## What you will do
Only the lines from the one containing "operating_head()" through the one containing "if empty is" are to be copied, exactly and with both ends kept.

** START Dataset extract **

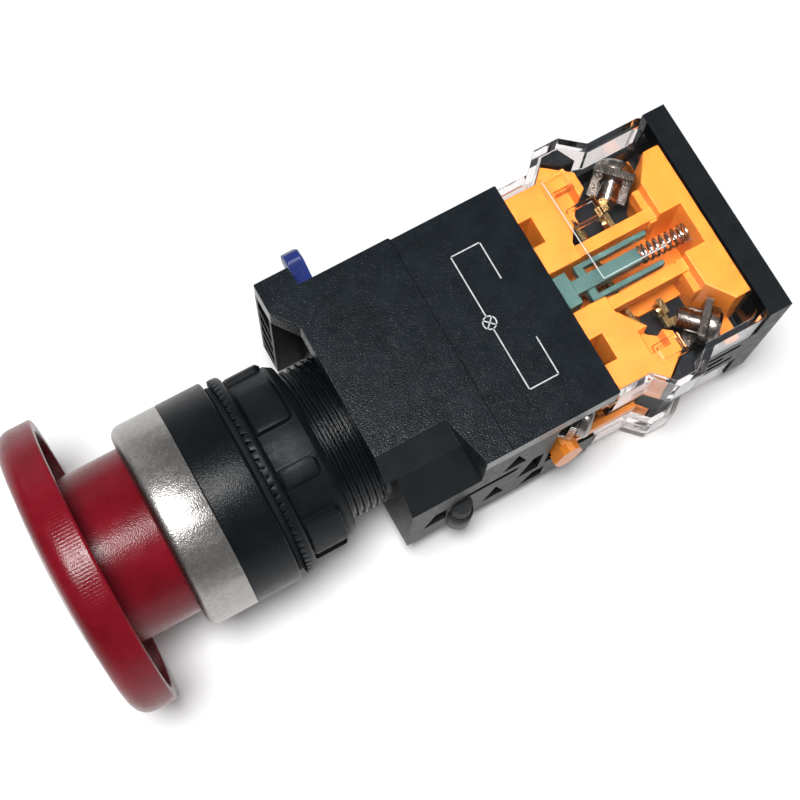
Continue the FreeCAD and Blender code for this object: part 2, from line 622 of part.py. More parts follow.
def contact_block_parts():
    add("contact_block_housing", contact_block_housing())
    add("block_latch", block_latch())
    pole_parts("no", False, 53.0, 1)
    pole_parts("nc", True, 53.6, -1)


operating_head()
base_parts()
lamp_block_parts()
contact_block_parts()
for name, shape in NODES.items():
    if not shape.isValid() or any(not s.isClosed() for s in shape.Shells):
        print("NOT A CLOSED SOLID:", name)
    shape.exportStep("parts/%s.step" % name)
print(len(NODES), "nodes")
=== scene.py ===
"""Looks of the illuminated mushroom-head emergency stop button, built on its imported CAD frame.

Metres, in the row's frame: +Y along the button axis into the panel, +Z out of the printed
face of the lamp block, +X towards the orange latch. Shapes below are given in millimetres.
"""
import json
import math

import bmesh
import bpy
from mathutils import Matrix, Vector


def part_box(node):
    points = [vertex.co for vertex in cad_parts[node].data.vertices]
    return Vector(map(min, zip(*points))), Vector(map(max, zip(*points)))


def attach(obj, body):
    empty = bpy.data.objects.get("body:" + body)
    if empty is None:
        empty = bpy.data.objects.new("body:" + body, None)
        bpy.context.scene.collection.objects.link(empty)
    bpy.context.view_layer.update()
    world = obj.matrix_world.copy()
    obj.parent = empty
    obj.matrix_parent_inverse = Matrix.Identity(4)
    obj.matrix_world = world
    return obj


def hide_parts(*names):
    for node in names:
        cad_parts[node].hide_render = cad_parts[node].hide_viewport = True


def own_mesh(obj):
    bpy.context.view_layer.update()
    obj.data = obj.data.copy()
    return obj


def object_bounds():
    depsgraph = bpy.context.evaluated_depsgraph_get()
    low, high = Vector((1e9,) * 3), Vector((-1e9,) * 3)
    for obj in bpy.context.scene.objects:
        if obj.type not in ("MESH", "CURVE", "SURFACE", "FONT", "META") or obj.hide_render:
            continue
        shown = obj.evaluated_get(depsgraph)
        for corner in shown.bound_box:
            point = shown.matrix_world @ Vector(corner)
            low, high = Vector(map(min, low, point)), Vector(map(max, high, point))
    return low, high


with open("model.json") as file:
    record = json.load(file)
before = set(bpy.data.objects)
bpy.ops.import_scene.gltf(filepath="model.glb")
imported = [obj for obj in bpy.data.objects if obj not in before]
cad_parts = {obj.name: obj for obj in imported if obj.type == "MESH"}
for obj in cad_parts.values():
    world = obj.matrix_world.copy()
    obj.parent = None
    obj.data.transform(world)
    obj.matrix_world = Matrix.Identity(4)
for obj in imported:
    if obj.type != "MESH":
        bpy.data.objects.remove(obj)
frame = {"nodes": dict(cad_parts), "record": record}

MM = 0.001
cad_low, cad_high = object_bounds()
nodes = frame["nodes"]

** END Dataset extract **

## Reply
operating_head()
base_parts()
lamp_block_parts()
contact_block_parts()
for name, shape in NODES.items():
    if not shape.isValid() or any(not s.isClosed() for s in shape.Shells):
        print("NOT A CLOSED SOLID:", name)
    shape.exportStep("parts/%s.step" % name)
print(len(NODES), "nodes")
=== scene.py ===
"""Looks of the illuminated mushroom-head emergency stop button, built on its imported CAD frame.

Metres, in the row's frame: +Y along the button axis into the panel, +Z out of the printed
face of the lamp block, +X towards the orange latch. Shapes below are given in millimetres.
"""
import json
import math

import bmesh
import bpy
from mathutils import Matrix, Vector


def part_box(node):
    points = [vertex.co for vertex in cad_parts[node].data.vertices]
    return Vector(map(min, zip(*points))), Vector(map(max, zip(*points)))


def attach(obj, body):
    empty = bpy.data.objects.get("body:" + body)
    if empty is None:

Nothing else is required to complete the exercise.